** WRITTEN TASK **
Would you return the complete listing below word for word?
+-------+
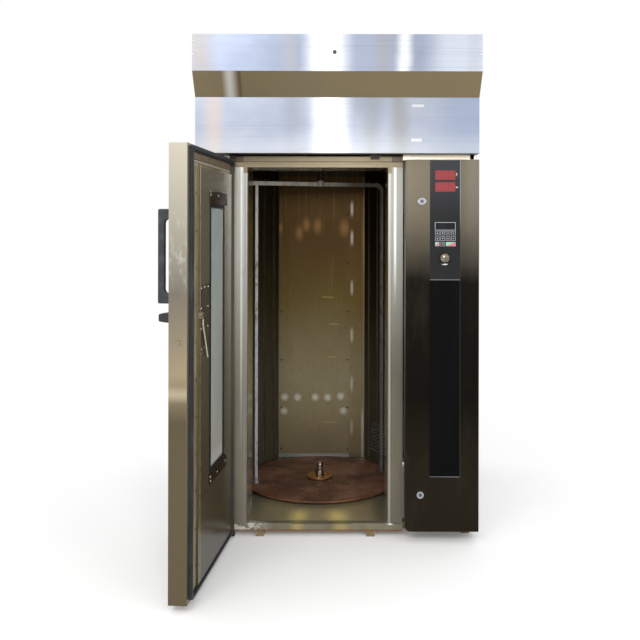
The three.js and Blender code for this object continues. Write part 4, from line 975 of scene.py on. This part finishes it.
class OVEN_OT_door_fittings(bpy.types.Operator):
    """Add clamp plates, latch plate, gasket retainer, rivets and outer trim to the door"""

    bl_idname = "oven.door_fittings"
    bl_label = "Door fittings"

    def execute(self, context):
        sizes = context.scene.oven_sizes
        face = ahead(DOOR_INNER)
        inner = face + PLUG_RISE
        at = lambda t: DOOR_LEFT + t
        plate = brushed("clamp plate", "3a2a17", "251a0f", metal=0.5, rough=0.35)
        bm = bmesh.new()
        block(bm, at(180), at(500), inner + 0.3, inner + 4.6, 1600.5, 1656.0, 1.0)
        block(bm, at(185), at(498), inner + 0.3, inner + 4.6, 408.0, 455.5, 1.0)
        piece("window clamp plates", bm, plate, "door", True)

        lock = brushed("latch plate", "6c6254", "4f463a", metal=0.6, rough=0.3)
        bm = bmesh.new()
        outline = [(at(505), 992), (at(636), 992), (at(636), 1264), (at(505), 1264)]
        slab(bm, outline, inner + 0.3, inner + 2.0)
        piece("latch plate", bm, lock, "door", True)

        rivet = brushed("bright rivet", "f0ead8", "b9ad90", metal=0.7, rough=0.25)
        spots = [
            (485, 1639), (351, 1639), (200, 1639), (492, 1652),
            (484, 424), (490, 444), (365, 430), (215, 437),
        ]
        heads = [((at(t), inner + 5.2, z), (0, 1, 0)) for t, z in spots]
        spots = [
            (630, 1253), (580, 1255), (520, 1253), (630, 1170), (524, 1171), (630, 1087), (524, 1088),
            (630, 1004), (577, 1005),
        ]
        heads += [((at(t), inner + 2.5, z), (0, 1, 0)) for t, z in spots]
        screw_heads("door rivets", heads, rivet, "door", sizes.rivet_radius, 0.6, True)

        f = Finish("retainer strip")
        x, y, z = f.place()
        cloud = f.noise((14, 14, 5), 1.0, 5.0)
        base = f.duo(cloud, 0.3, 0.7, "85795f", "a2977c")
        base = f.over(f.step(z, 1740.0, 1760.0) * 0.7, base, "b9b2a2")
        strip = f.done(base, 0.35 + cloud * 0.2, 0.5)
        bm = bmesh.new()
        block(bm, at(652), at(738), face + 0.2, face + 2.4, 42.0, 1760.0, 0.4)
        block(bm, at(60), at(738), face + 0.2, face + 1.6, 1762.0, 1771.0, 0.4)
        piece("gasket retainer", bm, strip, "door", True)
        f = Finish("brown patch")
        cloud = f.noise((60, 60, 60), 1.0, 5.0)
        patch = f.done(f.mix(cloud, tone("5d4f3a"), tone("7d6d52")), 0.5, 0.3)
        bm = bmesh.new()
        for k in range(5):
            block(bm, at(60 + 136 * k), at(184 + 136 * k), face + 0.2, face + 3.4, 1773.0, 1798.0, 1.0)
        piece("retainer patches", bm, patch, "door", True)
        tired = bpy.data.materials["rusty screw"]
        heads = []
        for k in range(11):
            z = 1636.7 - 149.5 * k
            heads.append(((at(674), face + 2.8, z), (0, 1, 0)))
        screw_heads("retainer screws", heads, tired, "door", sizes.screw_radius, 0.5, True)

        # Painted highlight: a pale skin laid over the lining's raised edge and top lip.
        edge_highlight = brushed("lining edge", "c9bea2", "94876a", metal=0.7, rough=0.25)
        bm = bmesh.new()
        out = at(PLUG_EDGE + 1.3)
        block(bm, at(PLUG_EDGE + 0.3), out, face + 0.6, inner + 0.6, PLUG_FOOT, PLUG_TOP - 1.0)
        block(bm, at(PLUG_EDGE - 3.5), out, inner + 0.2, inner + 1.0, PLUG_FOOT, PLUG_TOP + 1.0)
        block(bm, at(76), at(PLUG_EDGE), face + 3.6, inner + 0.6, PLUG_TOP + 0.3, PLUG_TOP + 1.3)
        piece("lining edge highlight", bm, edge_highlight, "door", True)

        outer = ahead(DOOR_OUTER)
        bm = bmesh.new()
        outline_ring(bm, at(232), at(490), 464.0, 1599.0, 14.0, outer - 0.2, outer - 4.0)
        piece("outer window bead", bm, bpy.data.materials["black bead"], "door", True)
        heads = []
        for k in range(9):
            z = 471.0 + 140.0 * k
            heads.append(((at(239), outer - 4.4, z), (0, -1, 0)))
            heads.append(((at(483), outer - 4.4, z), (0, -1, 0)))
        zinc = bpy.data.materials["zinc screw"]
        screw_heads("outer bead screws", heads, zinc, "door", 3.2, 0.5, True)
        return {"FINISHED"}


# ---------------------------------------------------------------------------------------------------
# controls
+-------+
** EXERCISE RESPONSE **
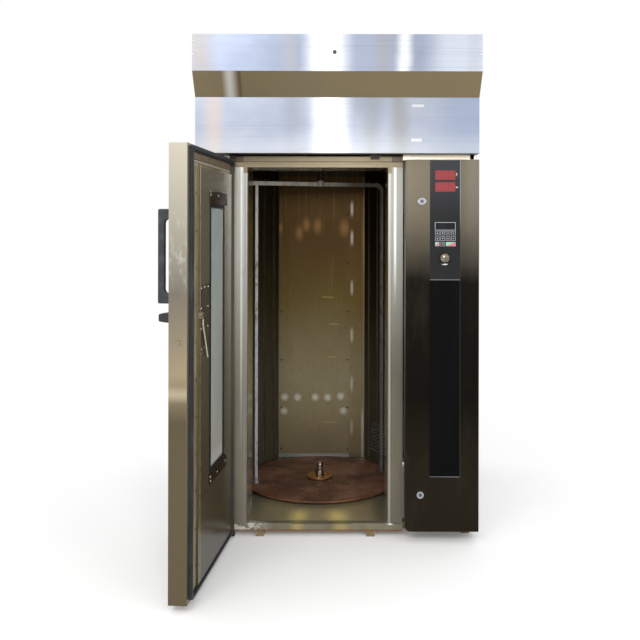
The three.js and Blender code for this object continues. Write part 4, from line 975 of scene.py on. This part finishes it.
class OVEN_OT_door_fittings(bpy.types.Operator):
    """Add clamp plates, latch plate, gasket retainer, rivets and outer trim to the door"""

    bl_idname = "oven.door_fittings"
    bl_label = "Door fittings"

    def execute(self, context):
        sizes = context.scene.oven_sizes
        face = ahead(DOOR_INNER)
        inner = face + PLUG_RISE
        at = lambda t: DOOR_LEFT + t
        plate = brushed("clamp plate", "3a2a17", "251a0f", metal=0.5, rough=0.35)
        bm = bmesh.new()
        block(bm, at(180), at(500), inner + 0.3, inner + 4.6, 1600.5, 1656.0, 1.0)
        block(bm, at(185), at(498), inner + 0.3, inner + 4.6, 408.0, 455.5, 1.0)
        piece("window clamp plates", bm, plate, "door", True)

        lock = brushed("latch plate", "6c6254", "4f463a", metal=0.6, rough=0.3)
        bm = bmesh.new()
        outline = [(at(505), 992), (at(636), 992), (at(636), 1264), (at(505), 1264)]
        slab(bm, outline, inner + 0.3, inner + 2.0)
        piece("latch plate", bm, lock, "door", True)

        rivet = brushed("bright rivet", "f0ead8", "b9ad90", metal=0.7, rough=0.25)
        spots = [
            (485, 1639), (351, 1639), (200, 1639), (492, 1652),
            (484, 424), (490, 444), (365, 430), (215, 437),
        ]
        heads = [((at(t), inner + 5.2, z), (0, 1, 0)) for t, z in spots]
        spots = [
            (630, 1253), (580, 1255), (520, 1253), (630, 1170), (524, 1171), (630, 1087), (524, 1088),
            (630, 1004), (577, 1005),
        ]
        heads += [((at(t), inner + 2.5, z), (0, 1, 0)) for t, z in spots]
        screw_heads("door rivets", heads, rivet, "door", sizes.rivet_radius, 0.6, True)

        f = Finish("retainer strip")
        x, y, z = f.place()
        cloud = f.noise((14, 14, 5), 1.0, 5.0)
        base = f.duo(cloud, 0.3, 0.7, "85795f", "a2977c")
        base = f.over(f.step(z, 1740.0, 1760.0) * 0.7, base, "b9b2a2")
        strip = f.done(base, 0.35 + cloud * 0.2, 0.5)
        bm = bmesh.new()
        block(bm, at(652), at(738), face + 0.2, face + 2.4, 42.0, 1760.0, 0.4)
        block(bm, at(60), at(738), face + 0.2, face + 1.6, 1762.0, 1771.0, 0.4)
        piece("gasket retainer", bm, strip, "door", True)
        f = Finish("brown patch")
        cloud = f.noise((60, 60, 60), 1.0, 5.0)
        patch = f.done(f.mix(cloud, tone("5d4f3a"), tone("7d6d52")), 0.5, 0.3)
        bm = bmesh.new()
        for k in range(5):
            block(bm, at(60 + 136 * k), at(184 + 136 * k), face + 0.2, face + 3.4, 1773.0, 1798.0, 1.0)
        piece("retainer patches", bm, patch, "door", True)
        tired = bpy.data.materials["rusty screw"]
        heads = []
        for k in range(11):
            z = 1636.7 - 149.5 * k
            heads.append(((at(674), face + 2.8, z), (0, 1, 0)))
        screw_heads("retainer screws", heads, tired, "door", sizes.screw_radius, 0.5, True)

        # Painted highlight: a pale skin laid over the lining's raised edge and top lip.
        edge_highlight = brushed("lining edge", "c9bea2", "94876a", metal=0.7, rough=0.25)
        bm = bmesh.new()
        out = at(PLUG_EDGE + 1.3)
        block(bm, at(PLUG_EDGE + 0.3), out, face + 0.6, inner + 0.6, PLUG_FOOT, PLUG_TOP - 1.0)
        block(bm, at(PLUG_EDGE - 3.5), out, inner + 0.2, inner + 1.0, PLUG_FOOT, PLUG_TOP + 1.0)
        block(bm, at(76), at(PLUG_EDGE), face + 3.6, inner + 0.6, PLUG_TOP + 0.3, PLUG_TOP + 1.3)
        piece("lining edge highlight", bm, edge_highlight, "door", True)

        outer = ahead(DOOR_OUTER)
        bm = bmesh.new()
        outline_ring(bm, at(232), at(490), 464.0, 1599.0, 14.0, outer - 0.2, outer - 4.0)
        piece("outer window bead", bm, bpy.data.materials["black bead"], "door", True)
        heads = []
        for k in range(9):
            z = 471.0 + 140.0 * k
            heads.append(((at(239), outer - 4.4, z), (0, -1, 0)))
            heads.append(((at(483), outer - 4.4, z), (0, -1, 0)))
        zinc = bpy.data.materials["zinc screw"]
        screw_heads("outer bead screws", heads, zinc, "door", 3.2, 0.5, True)
        return {"FINISHED"}


# ---------------------------------------------------------------------------------------------------
# controls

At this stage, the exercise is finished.